UNIXの場合、オブジェクトファイルは明確に区切られた下記6セクションで構成される
- オブジェクトファイルヘッダー
- 該当ファイルの残りの部分のサイズと位置を示す。
- テキストセグメント
- ソースファイルの中のルーチンに対応する機械語コードを保持する。
- データセグメント
- ソースファイル中のデータの二進数表現を保持する。
- リロケーション情報
- 絶対アドレスに依存する命令語およびデータ語を示す。
- シンボルテーブル
- ソースファイル中の外部ラベルとアドレスを対応付け、未解決の参照先を列挙する
- デバッグ情報
- プログラムをどのようにコンパイルしたかを詳しく記録する。それに基づいてデバッガは命令のアドレスとソースファイル中の行の対応関係を知り、データ構造を読める形で印刷できる。
便宜上、アセンブラでは各オブジェクトファイルは同じアドレス(たとえばロケーション0)から始まるものと想定する。
それをリンカが主記憶中に再配置(relocate)する。
その手助けをするために、アセンブラはリロケーション情報を出力する。
リンカ
個別にアセンブルされた機械語プログラムを組み合わせ,未解決のすべてのラベルの参照先を確定して実行ファイルを作成するシステム・プログラム
主に3つの機能がある。
- プログラムが使用しているライブラリルーチンをプログラムライブラリの中から探し出す。
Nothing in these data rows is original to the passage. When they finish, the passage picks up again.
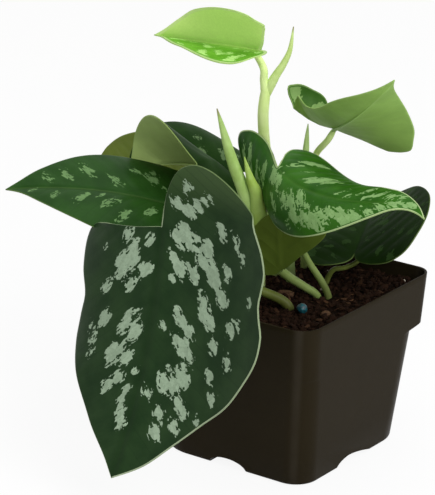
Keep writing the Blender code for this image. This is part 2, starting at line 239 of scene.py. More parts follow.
def loftRings(bm, rings):
    # rings of points, each bridged to the next, closed at both ends
    loops = []
    for points in rings:
        circle = bmesh.ops.create_circle(bm, segments=len(points), radius=1.0)["verts"]
        for vert, point in zip(circle, points):
            vert.co = Vector(point) * mm
        own = set(circle)
        loops.append(list({e for v in circle for e in v.link_edges if all(w in own for w in e.verts)}))
    for lower, upper in zip(loops, loops[1:]):
        bmesh.ops.bridge_loops(bm, edges=lower + upper)
    for loop in (loops[0], loops[-1]):
        bmesh.ops.contextual_create(bm, geom=loop)
    bmesh.ops.recalc_face_normals(bm, faces=bm.faces)


def shellRing(inset, z, radii):
    return roundedSquare(potSide(z) - 2 * inset, np.maximum(radii - inset, 0.6), z, pot["cornerSteps"])


def shellRings(inset, foot, top):
    ledge = pot["earZ"] + inset
    body, ear, rim = (cornerRadii(name) for name in ("bodyCorner", "earCorner", "rimCorner"))
    rings = [roundedSquare(potSide(foot) - 2 * inset - 2 * pot["footBevel"],
                           body - inset - pot["footBevel"], foot, pot["cornerSteps"])]
    for step in (0.3, 0.65, 1.0):  # rounded foot edge
        angle = math.radians(90 * step)
        bevel = pot["footBevel"]
        z = foot + bevel * (1 - math.cos(angle))
        rings.append(roundedSquare(potSide(z) - 2 * inset - 2 * bevel * (1 - math.sin(angle)),
                                   body - inset, z, pot["cornerSteps"]))
    for share in (0.25, 0.5, 0.75, 1.0):
        z = foot + bevel + (ledge - 1.2 - foot - bevel) * share
        rings.append(shellRing(inset, z, body))
    for step in range(7):  # the ledge swings out into the ear
        share = step / 6
        swing = 0.5 - 0.5 * math.cos(math.pi * share)
        rings.append(shellRing(inset, ledge + (pot["earLedge"] + 0.5) * share, body + (ear - body) * swing))
    for share in (0.15, 0.4, 0.7, 0.9, 1.0):
        z = ledge + pot["earLedge"] + 0.5 + (top - ledge - pot["earLedge"] - 0.5) * share
        rings.append(shellRing(inset, z, ear + (rim - ear) * share))
    return rings


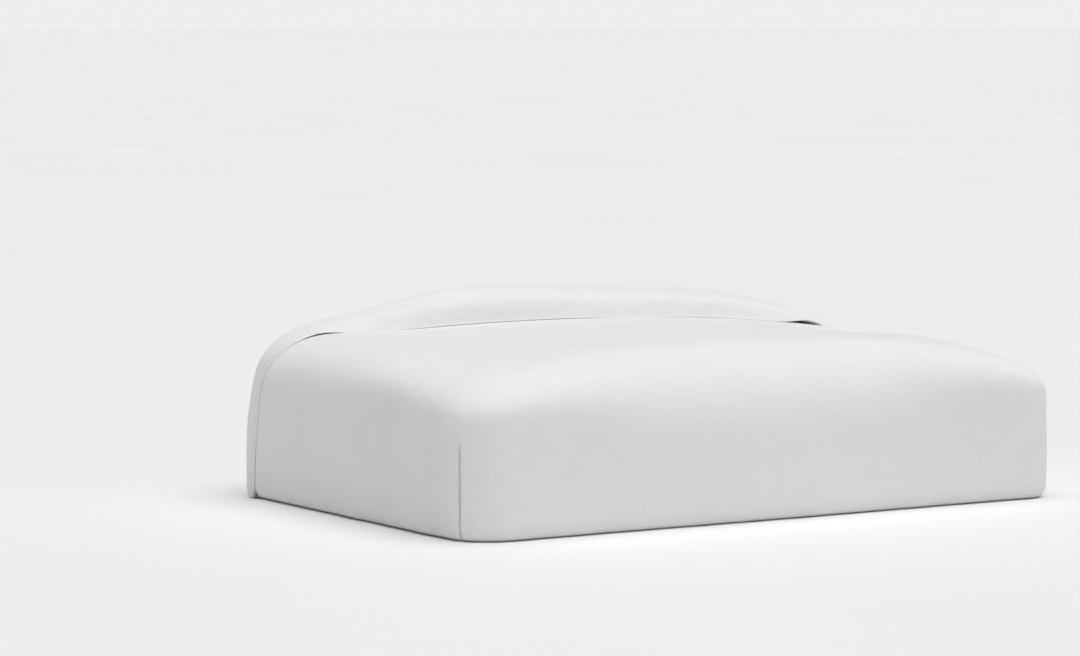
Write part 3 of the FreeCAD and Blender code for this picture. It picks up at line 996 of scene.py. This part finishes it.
def percale():
    cloth = Shader("cotton_percale", roughness=0.88, sheen=0.12)
    slub = cloth.slub(420)
    tone = cloth.average(cloth.noise(5, 4), slub, slub)
    cloth.spread(tone, (0.850, 0.842, 0.828), (0.886, 0.878, 0.864), "Base Color", half_width=0.10)
    cloth.spread(slub, 0.80, 0.94, "Roughness", half_width=0.1)
    cloth.bump(cloth.noise(7, 3, (1, 1.6, 1)), 0.30, 0.006)
    cloth.bump(cloth.noise(30, 4, (1, 0.6, 1)), 0.28, 0.0030)
    cloth.bump(slub, 0.5, 0.0008)
    cloth.bump(cloth.threads(THREAD_PITCH), 0.40, 0.00012)
    return cloth.material


def shell_cloth():
    cloth = Shader("downproof_cotton", roughness=0.7, sheen=0.2)
    cloth.spread(cloth.noise(8, 3), (0.86, 0.86, 0.85), (0.90, 0.90, 0.89), "Base Color")
    cloth.bump(cloth.noise(30, 4), 0.3, 0.002)
    cloth.bump(cloth.slub(500), 0.4, 0.0004)
    cloth.bump(cloth.threads(THREAD_PITCH * 0.7), 0.15, 0.0001)
    return cloth.material


def twill(name, pitch, low, high):
    cloth = Shader(name, roughness=0.8, sheen=0.15)
    cloth.spread(cloth.noise(40, 3), (low, low, low * 0.985), (high, high, high * 0.985), "Base Color")
    cloth.bump(cloth.ribs(pitch, (0.7, 0.1, 0.7)), 0.35, 0.00015)
    cloth.bump(cloth.threads(pitch * 0.6), 0.2, 0.0001)
    return cloth.material


def nylon():
    wire = Shader("coil_nylon", roughness=0.38)
    wire.spread(wire.noise(60, 2), (0.80, 0.80, 0.79), (0.86, 0.86, 0.85), "Base Color")
    wire.shader.inputs["Subsurface Weight"].default_value = 0.1
    wire.shader.inputs["Subsurface Scale"].default_value = 0.001
    wire.bump(wire.noise(900, 2), 0.1, 0.0001)
    return wire.material


def nickel():
    metal = Shader("satin_nickel", roughness=0.32, metallic=1.0)
    metal.spread(metal.noise(300, 3), (0.60, 0.59, 0.57), (0.70, 0.69, 0.67), "Base Color")
    metal.spread(metal.noise(500, 4, (1, 1, 8)), 0.26, 0.42, "Roughness")
    metal.bump(metal.noise(1500, 2, (1, 1, 10)), 0.08, 0.00005)
    return metal.material


def satin():
    cloth = Shader("label_satin", roughness=0.42, sheen=0.3)
    cloth.spread(cloth.noise(90, 2), (0.84, 0.84, 0.84), (0.90, 0.90, 0.90), "Base Color")
    cloth.bump(cloth.ribs(0.0004, (0, 1, 0)), 0.25, 0.00008)
    cloth.bump(cloth.noise(35, 3), 0.2, 0.001)
    return cloth.material


cotton, shell, nickel_plate = percale(), shell_cloth(), nickel()
binding_twill = twill("binding_twill", 0.0012, 0.82, 0.87)
tape_weave = twill("tape_weave", 0.0009, 0.80, 0.85)
coil_nylon, ribbon = nylon(), satin()
finishes = {
    "cover_cotton": cotton,
    "shell_cotton": shell,
    "binding_tape": binding_twill,
    "zip_tape": tape_weave,
    "zip_coil": coil_nylon,
    "label_satin": ribbon,
}
for piece, slot in made:
    piece.data.materials.append(finishes[slot])
for name in nodes_named("zip_end_stops", "zip_slider", "zip_pull_tab"):
    node = frame["nodes"][name]
    node.data.materials.clear()
    node.data.materials.append(nickel_plate)

# ---- stage ----


FLOOR_REACH = 500


def add_floor():
    reach = FLOOR_REACH
    corners = [(-reach, -reach, 0), (reach, -reach, 0), (reach, reach, 0), (-reach, reach, 0)]
    mesh = bpy.data.meshes.new("floor")
    mesh.from_pydata(corners, [], [[0, 1, 2, 3]])
    floor = bpy.data.objects.new("floor", mesh)
    bpy.context.scene.collection.objects.link(floor)
    paint = Shader("floor_paint", roughness=0.8)
    paint.spread(paint.noise(0.6, 2), (0.885, 0.885, 0.885), (0.905, 0.905, 0.905), "Base Color")
    mesh.materials.append(paint.material)


HORIZON = [(0.012, 0.86), (0.07, 0.140)]  # (height, glow): pale as the floor low down, dimmer above
SUN_ENERGY = 2.72
SUN_SPREAD = math.radians(70)
SUN_FROM = Vector((0.05, -0.18, 1))


def add_lights():
    world = bpy.data.worlds.new("world")
    world.use_nodes = True
    tree = world.node_tree
    direction = tree.nodes.new("ShaderNodeTexCoord").outputs["Generated"]
    height = tree.nodes.new("ShaderNodeSeparateXYZ")
    sky = tree.nodes.new("ShaderNodeValToRGB")
    for element, (place, glow) in zip(sky.color_ramp.elements, HORIZON):
        element.position = place
        element.color = (glow, glow, glow, 1)
    tree.links.new(direction, height.inputs["Vector"])
    tree.links.new(height.outputs["Z"], sky.inputs["Fac"])
    tree.links.new(sky.outputs["Color"], tree.nodes["Background"].inputs["Color"])
    bpy.context.scene.world = world
    data = bpy.data.lights.new("sky_panel", "SUN")
    data.energy = SUN_ENERGY
    data.angle = SUN_SPREAD
    sun = bpy.data.objects.new("sky_panel", data)
    sun.rotation_euler = SUN_FROM.to_track_quat("Z", "Y").to_euler()
    bpy.context.scene.collection.objects.link(sun)


add_floor()
add_lights()
bpy.context.scene.view_settings.view_transform = "Standard"
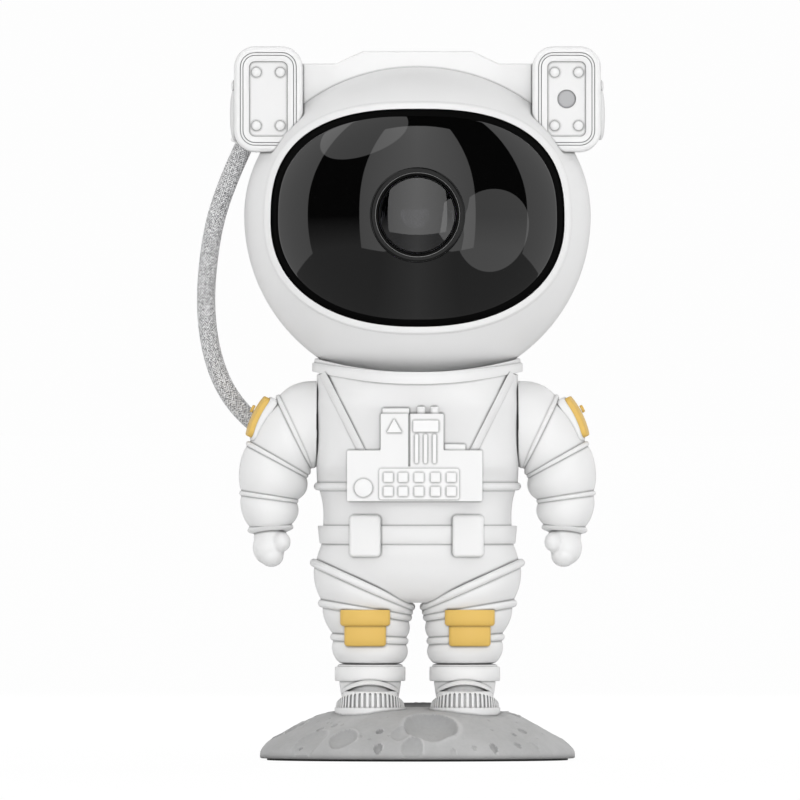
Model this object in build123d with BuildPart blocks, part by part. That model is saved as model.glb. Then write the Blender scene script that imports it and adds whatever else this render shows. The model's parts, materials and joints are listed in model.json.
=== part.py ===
from build123d import *
import os
from math import copysign, cos, hypot, pi, radians, sin, tan

os.makedirs("parts", exist_ok=True)

# A star and nebula projector in the shape of an astronaut who stands on a moon rock.
# Millimetres, +Z up, the front faces -Y, and the left side is the one at -X.
# The origin is the middle of the flat underside.

# ------------------------------------------------------------------ driving dimensions

# clearances
fit = 0.1  # between two pieces of one body
bore_fit = 0.06  # round a pin that something turns on
run_gap = 0.35  # between two bodies that move past each other
bowl_gap = 0.6  # between the head and the collar round its chin

# moon rock
pad_thick = 1.0
pad_inset = 2.2
rock_radius = 49.6
rock_skirt_top = 2.9
rock_top = 16.4
weight_radius = 35.5
weight_thick = 5.6
weight_ceiling = 8.0
main_crater_x = 4.6
main_crater_y = -36.0
main_crater_radius = 7.7
crater_lift = 0.5  # how far a crater's ball stands out of the rock, in radii

# boots
boot_x = 14.9
sole_z = 14.1
sole_width = 22.3
sole_length = 38.0
sole_toe = 6.0  # how far the sole's middle lies in front of the ankle
sole_thick = 2.4
toe_cap_top = 21.2
ankle_radius = 9.5
ankle_top = 24.9
cuff_radius = 11.1
cuff_top = 29.4
leg_bottom = 30.4

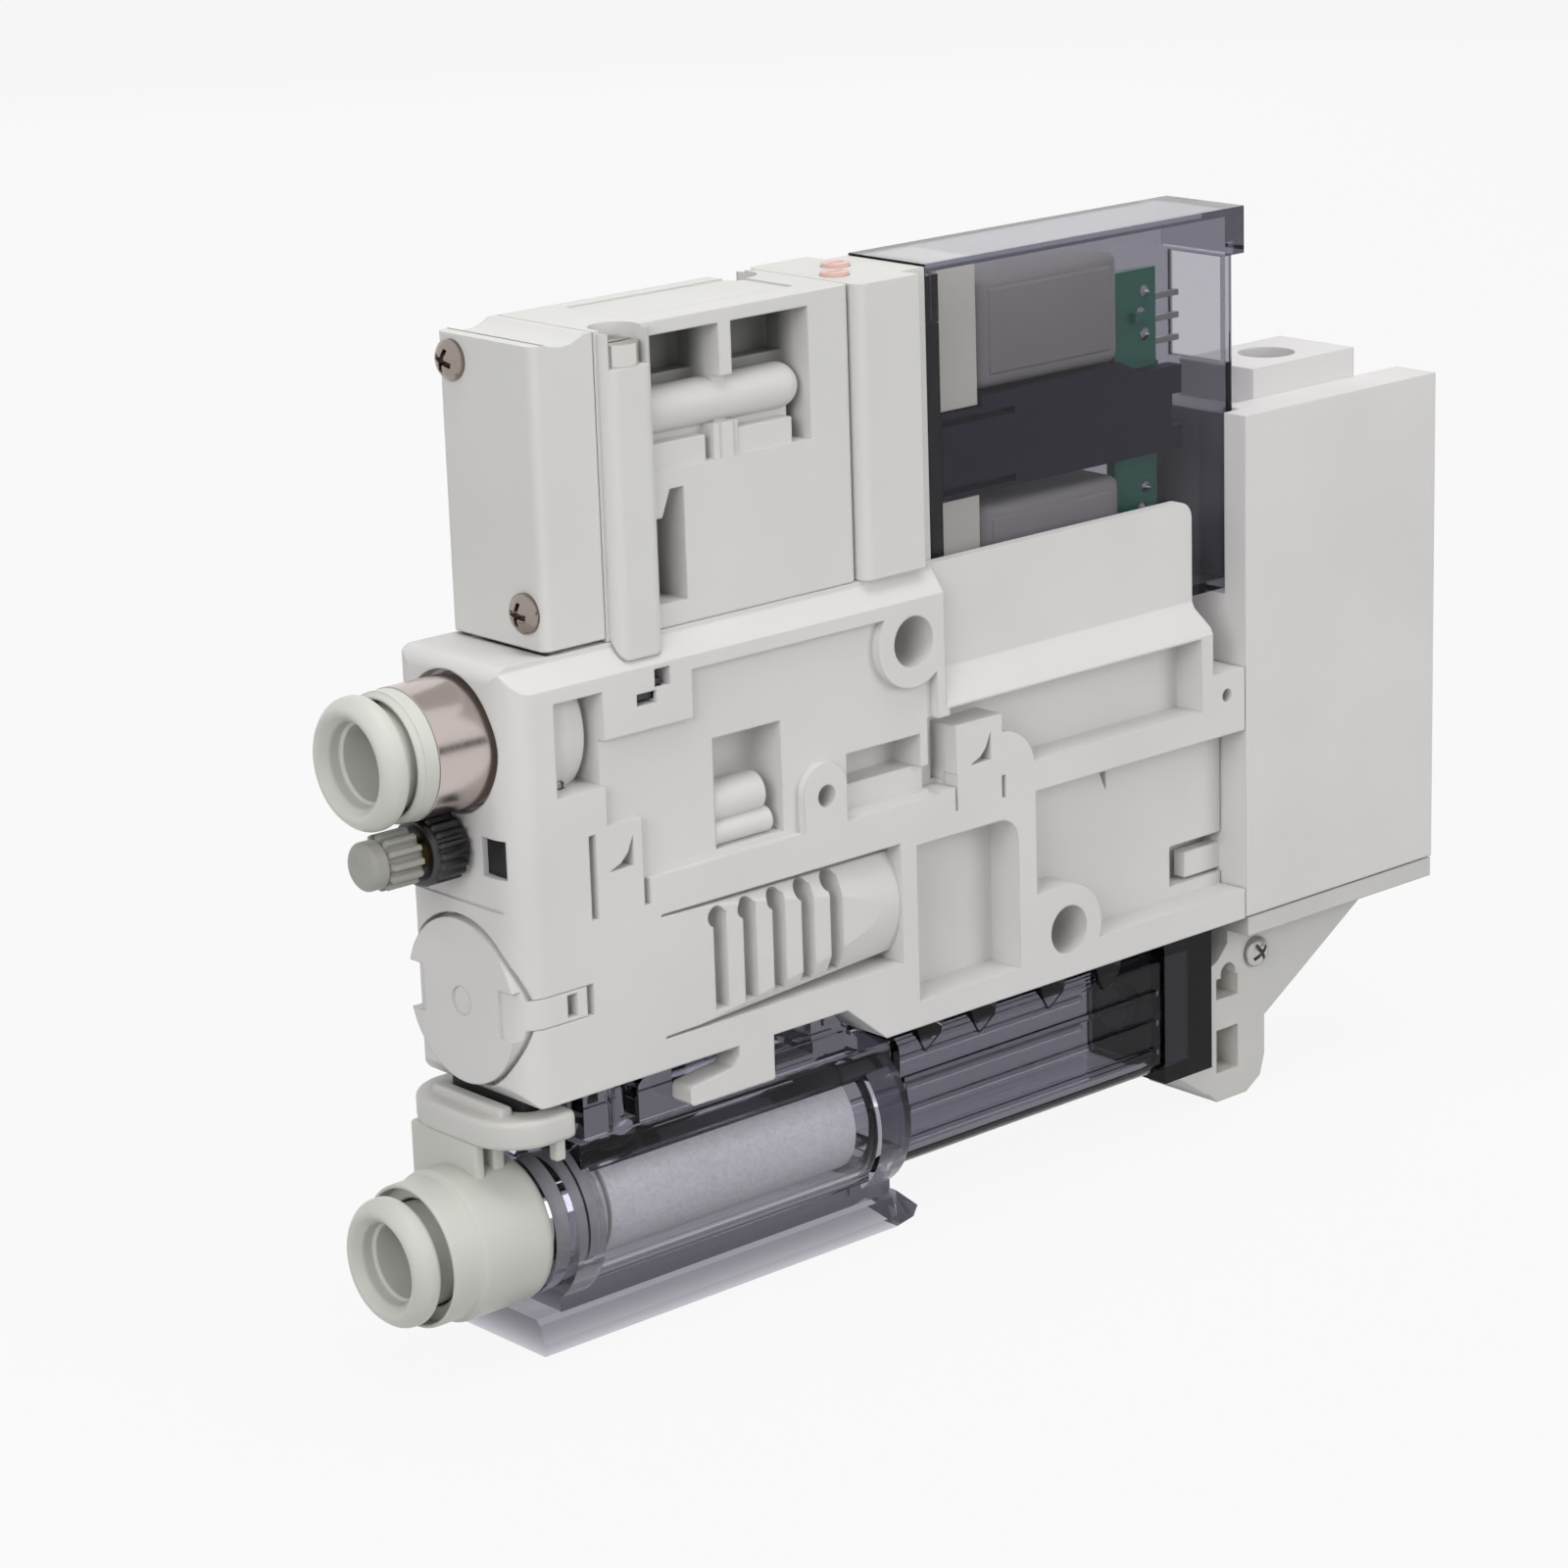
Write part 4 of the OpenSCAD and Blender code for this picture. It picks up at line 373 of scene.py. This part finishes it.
# Grey PA, handled and slightly shiny, so that each rib has a narrow highlight
knob_pa = moulded("moulded_PA_grey", "#A09F99", "#94938D", 0.4, 0.2, edge_mm=0.08)
placed(knob, "needle_knob", "needle_knob", knob_pa)

nut_profile = np.concatenate([
    rounded([(NUT_X0, STEM_R), (NUT_X0, NUT_R - 0.25), (NUT_X0 + 0.2, NUT_R), (NUT_X0 + 0.55, NUT_R)],
            [0, 0.1, 0.1, 0.05]),
    np.stack([np.linspace(NUT_X0 + 0.7, NUT_X1 - 0.2, 24), np.full(24, NUT_R - NUT_RIB)], -1),
    rounded([(NUT_X1, NUT_R - 0.6), (NUT_X1, STEM_R)], [0, 0])])
nut = skinned("lock_nut_knurled", [revolved(nut_profile, NEEDLE_Z, columns=180,
                                            swell=ribs(18, NUT_RIB, NUT_X0 + 0.6, NUT_X1 - 0.15, 0.3))],
              loop=True)
# Blackened steel: dark, with a dull metallic gleam on the knurl's crests
black_steel = metal("blackened_steel", "#4A4A4C", 0.32, 0.2, (1.0, 0.3, 0.3))
placed(nut, "needle_lock_nut", "lock_nut", black_steel)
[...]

- 各モジュールのコードの主記憶上のロケーションを決定し絶対アドレスを参照している命令の参照先アドレスを調整する
- ファイル間にまたがる参照のアドレスを決定する
ちなみに個々のオブジェクトファイルも内部の形式は実行ファイルと同じ。
それぞれ.dataや.textを持っている
ローダ
実行形式のファイルのイメージをメモリ上に展開する作業を行うプログラム。